Selected pages from metropolitan phone books are cut away, rendering them limp and flexible like bands of soft fabric. Hung across a wall, the resulting forms appear to float across a horizontal plane, resembling a flock of birds buffeted by a hurricane or a tornado spinning out of control. If imagined in stasis rather than motion, the altered books with their page strips twisted into fixed positions resemble circus contortionists or toys transformed into fantastic architectural shapes. But beyond their physical turmoil and torque, these forms evoke a metaphoric association with the “twisting” of language itself and how, on and beyond the telephone, as well as in and out of books, language can be used to distort human communication, warping entire communities with its skewed motives.

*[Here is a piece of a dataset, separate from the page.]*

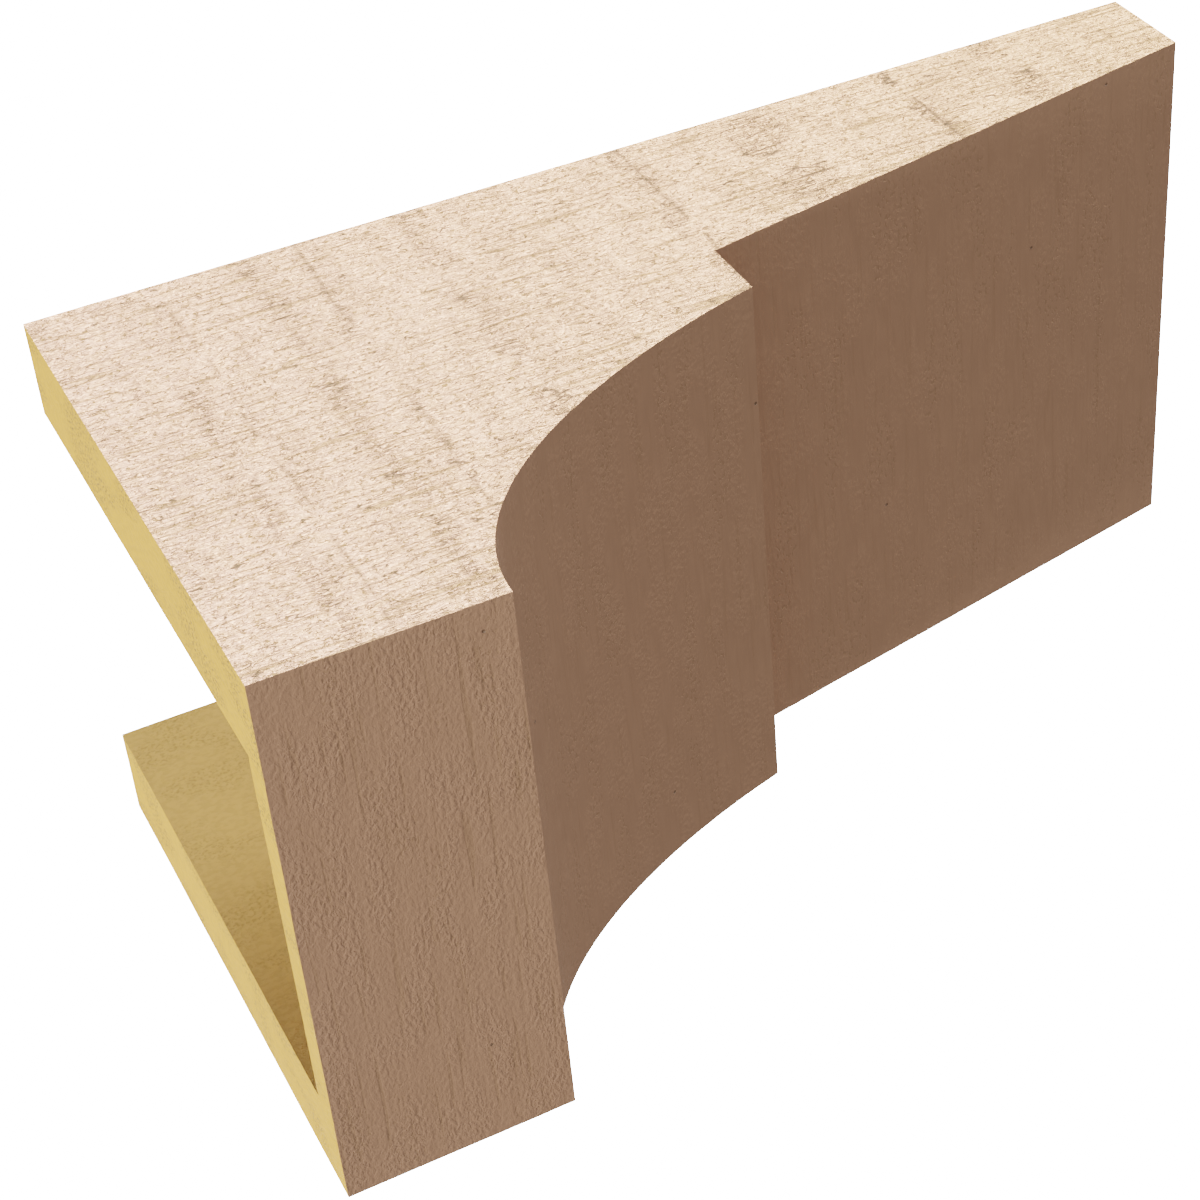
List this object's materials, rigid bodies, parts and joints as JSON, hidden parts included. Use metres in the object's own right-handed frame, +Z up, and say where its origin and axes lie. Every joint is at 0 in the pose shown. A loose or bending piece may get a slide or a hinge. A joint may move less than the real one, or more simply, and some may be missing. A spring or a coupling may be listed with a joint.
{
  "type": "corbel",
  "caption": "Hollow foam corbel with a flat fascia, a hollow-curved front, a stepped taper and a rough-sawn timber skin, fixed to a wall under a shelf, beam or eave.",
  "frame": {"origin": "on the wall plane, in the middle of the strip where the foot lands on the wall", "axes": "+Z up, +Y out of the back towards the wall, -Y is the front, X across the width"},
  "size_m": [0.1524, 0.1524, 0.3048],
  "materials": {
    "moulded_skin": "rough-sawn timber grain moulded in a matt tan skin, with bare yellow foam at the open ends and inside"
  },
  "bodies": {
    "root": {"corbel": "moulded_skin"}
  },
  "joints": []
}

Large portions of a text block, with thousands of residential and business names, from both White and Yellow Pages of a metropolitan phone book are cut away. Parts of it are selectively removed, allowing the spine to be flexible, making it easy to manipulate, by physically twisting or contorting the book into different shapes. When a number of phone books are seen in an installation, the chunky white and yellow books with black calligraphic like script appear to be floating across a vertical plane. They seem to be frozen in time as if a still photograph was taken of the books. Each book resembles a bird flying off balance caught in mid air, a humorous wizard’s hat or tornado called ‘twisters’ spinning out of control.